Posted on August 6, 2020.
This report by Giulio Piovaccari first appeared on Reuters.com
Ferrari (RACE.MI) trimmed its full-year earnings forecast on Monday after second-quarter income fell 60% due to the impact of the coronavirus pandemic, but said orders were “very strong,” sending the luxury carmaker’s shares up nearly 4%.
Chief Executive Louis Camilleri told analysts that last quarter’s order book was up double digits (percentage) in absolute terms, versus the same period of last year. “Demands remains vibrant and our order book is up significantly,” Camilleri said.

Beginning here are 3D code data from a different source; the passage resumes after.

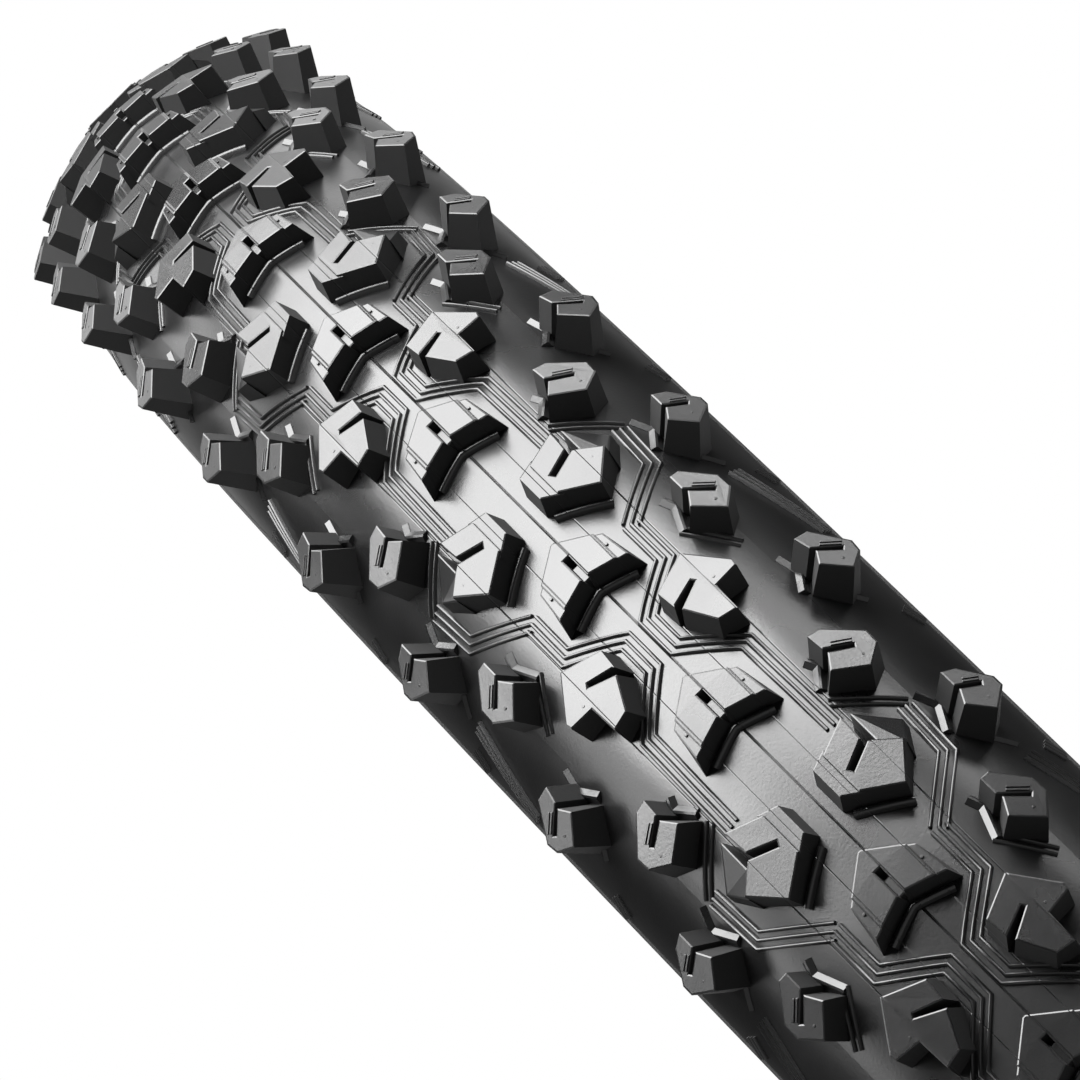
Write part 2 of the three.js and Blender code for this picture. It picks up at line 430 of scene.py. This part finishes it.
def rubber(name, colour, rough, grain=GRAIN, split_lines=(), wall_rough=None):
    """Moulded black rubber: uneven bloom, fine mould texture and grooves where the mould parts meet.

    grain is the height of the fine texture, and each split line is (across, half width, depth).
    wall_rough is the roughness of the knobs' walls, which the mould leaves duller than their tops.
    """
    material = bpy.data.materials.new(name)
    material.use_nodes = True
    nodes, link = links(material)
    shader = nodes["Principled BSDF"]
    coordinates = nodes.new("ShaderNodeTexCoord")
    where = coordinates.outputs["Object"]
    cloud = noise(nodes, link, where, CLOUD_SCALE, CLOUD_DETAIL)
    fine = noise(nodes, link, where, GRAIN_SCALE, GRAIN_DETAIL)

    set_colour(nodes, link, colour, spread_between(nodes, link, cloud, *CLOUD_SHADES))
    gloss = spread_between(nodes, link, cloud, rough - CLOUD_GLOSS, rough + CLOUD_GLOSS, CLOUD_RANGE)
    if wall_rough is not None:
        facing = outward(nodes, link, where, coordinates.outputs["Normal"])
        duller = spread_between(nodes, link, facing, wall_rough - rough, 0, WALL_FACING)
        gloss = math_node(nodes, link, "ADD", gloss, duller)
    link(gloss, shader.inputs["Roughness"])

    height = math_node(nodes, link, "MULTIPLY", fine, grain * MM)
    waves = math_node(nodes, link, "MULTIPLY", cloud, WAVES * MM)
    height = math_node(nodes, link, "ADD", height, waves)
    split = nodes.new("ShaderNodeSeparateXYZ")
    link(where, split.inputs["Vector"])
    for across, half_width, depth in split_lines:
        away = math_node(nodes, link, "SUBTRACT", split.outputs["Y"], across * MM)
        away = math_node(nodes, link, "ABSOLUTE", away)
        groove = spread_between(nodes, link, away, -depth * MM, 0, (0, half_width * MM))
        height = math_node(nodes, link, "ADD", height, groove)
    set_bump(nodes, link, height, 1, 1)
    return material


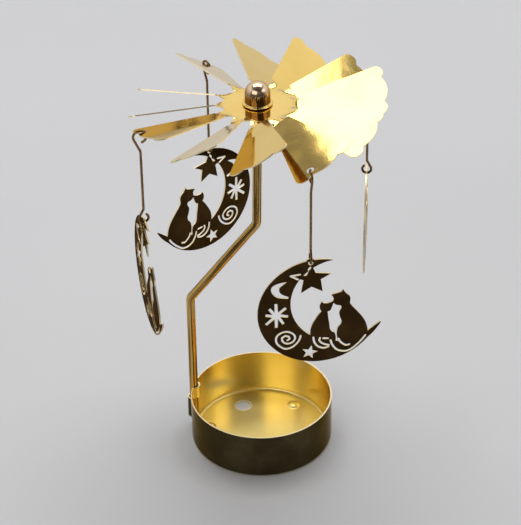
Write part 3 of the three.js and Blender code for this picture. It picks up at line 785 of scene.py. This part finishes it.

The company said its sales in April-June had been hit by production suspensions and significantly lower sponsorship and commercial and brand revenues due to the pandemic, which has caused a slump in car sales around the world.
That resulted in a 60% drop in adjusted earnings before interest, tax, depreciation and amortisation (EBITDA) to 124 million euros (111.78 million pounds) in the second quarter, in line with an average forecast of 120 million euros from analysts polled by Reuters.
Ferrari now expects full-year adjusted EBITDA of between 1.075 billion-1.125 billion euros, versus the guidance provided in May for adjusted EBITDA of between 1.05 billion and 1.20 billion.
Morgan Stanley analysts said given the circumstances second-quarter results were strong. “The full year 2020 guidance, while lowered marginally at the midpoint and below consensus, is extremely high quality and sets up 2021 for a significant year on year (improvement),” they said.
The company’s shares closed 3.8% higher.
Ferrari, which makes high performance models such as the F8 Spider, the SF 90 Stradale hybrid and top-selling Portofino grand tourer, said it was also hit by the temporary suspension of the Formula 1 season which resulted in a reduced number of races as well as reduced in-store traffic and museum visitors.
The carmaker, which also guided for a positive free cash flow this year, now expects revenue to top 3.4 billion euros in 2020, versus previous guidance of between 3.4 billion and 3.6 billion.
Ferrari is also pushing ahead with its strategy of new model roll-out to support growth and profitability, confirming that two new supercars would be unveiled by the end of this year, despite the COVID-19 pandemic.
“Things are slightly delayed but the plan remains intact,” Camilleri said. “Next year we have some exciting models that will be presented”.